• [Goal]
Repeat the lines that follow, leaving nothing out.

• [Recorded data]
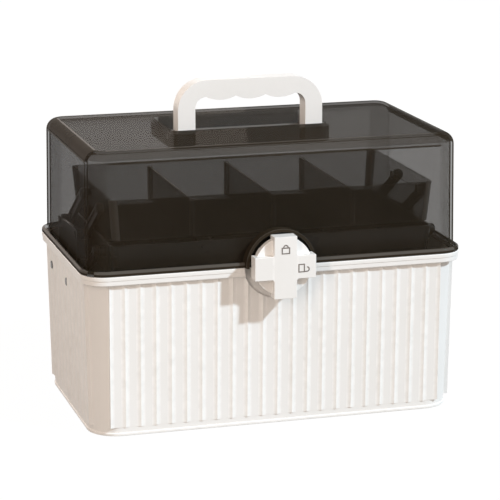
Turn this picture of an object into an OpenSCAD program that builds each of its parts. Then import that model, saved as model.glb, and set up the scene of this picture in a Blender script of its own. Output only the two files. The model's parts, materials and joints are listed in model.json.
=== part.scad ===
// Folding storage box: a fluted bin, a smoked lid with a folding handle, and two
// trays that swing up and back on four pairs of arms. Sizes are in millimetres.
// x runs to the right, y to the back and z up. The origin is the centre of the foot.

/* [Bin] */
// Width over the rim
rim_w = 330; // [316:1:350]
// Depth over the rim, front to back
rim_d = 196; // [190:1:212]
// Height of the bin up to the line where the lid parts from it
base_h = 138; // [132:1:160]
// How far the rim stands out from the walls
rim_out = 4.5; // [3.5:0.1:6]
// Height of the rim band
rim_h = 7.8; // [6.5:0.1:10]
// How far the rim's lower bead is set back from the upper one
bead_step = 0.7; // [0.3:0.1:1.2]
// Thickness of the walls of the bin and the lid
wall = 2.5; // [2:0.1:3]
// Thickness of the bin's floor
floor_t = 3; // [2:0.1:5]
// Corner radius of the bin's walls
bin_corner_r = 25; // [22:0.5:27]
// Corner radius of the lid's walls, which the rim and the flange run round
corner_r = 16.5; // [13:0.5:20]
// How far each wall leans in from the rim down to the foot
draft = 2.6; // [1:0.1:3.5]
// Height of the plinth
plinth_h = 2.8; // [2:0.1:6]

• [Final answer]
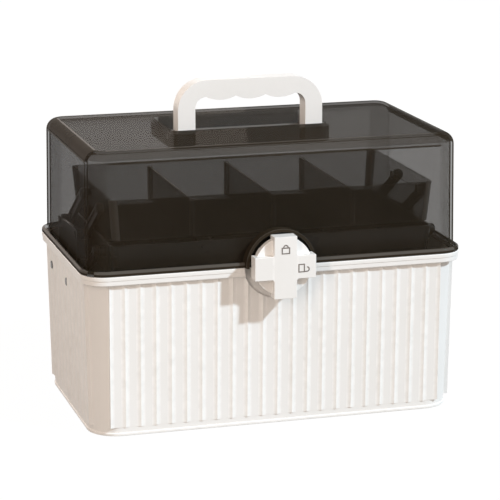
Turn this picture of an object into an OpenSCAD program that builds each of its parts. Then import that model, saved as model.glb, and set up the scene of this picture in a Blender script of its own. Output only the two files. The model's parts, materials and joints are listed in model.json.
=== part.scad ===
// Folding storage box: a fluted bin, a smoked lid with a folding handle, and two
// trays that swing up and back on four pairs of arms. Sizes are in millimetres.
// x runs to the right, y to the back and z up. The origin is the centre of the foot.

/* [Bin] */
// Width over the rim
rim_w = 330; // [316:1:350]
// Depth over the rim, front to back
rim_d = 196; // [190:1:212]
// Height of the bin up to the line where the lid parts from it
base_h = 138; // [132:1:160]
// How far the rim stands out from the walls
rim_out = 4.5; // [3.5:0.1:6]
// Height of the rim band
rim_h = 7.8; // [6.5:0.1:10]
// How far the rim's lower bead is set back from the upper one
bead_step = 0.7; // [0.3:0.1:1.2]
// Thickness of the walls of the bin and the lid
wall = 2.5; // [2:0.1:3]
// Thickness of the bin's floor
floor_t = 3; // [2:0.1:5]
// Corner radius of the bin's walls
bin_corner_r = 25; // [22:0.5:27]
// Corner radius of the lid's walls, which the rim and the flange run round
corner_r = 16.5; // [13:0.5:20]
// How far each wall leans in from the rim down to the foot
draft = 2.6; // [1:0.1:3.5]
// Height of the plinth
plinth_h = 2.8; // [2:0.1:6]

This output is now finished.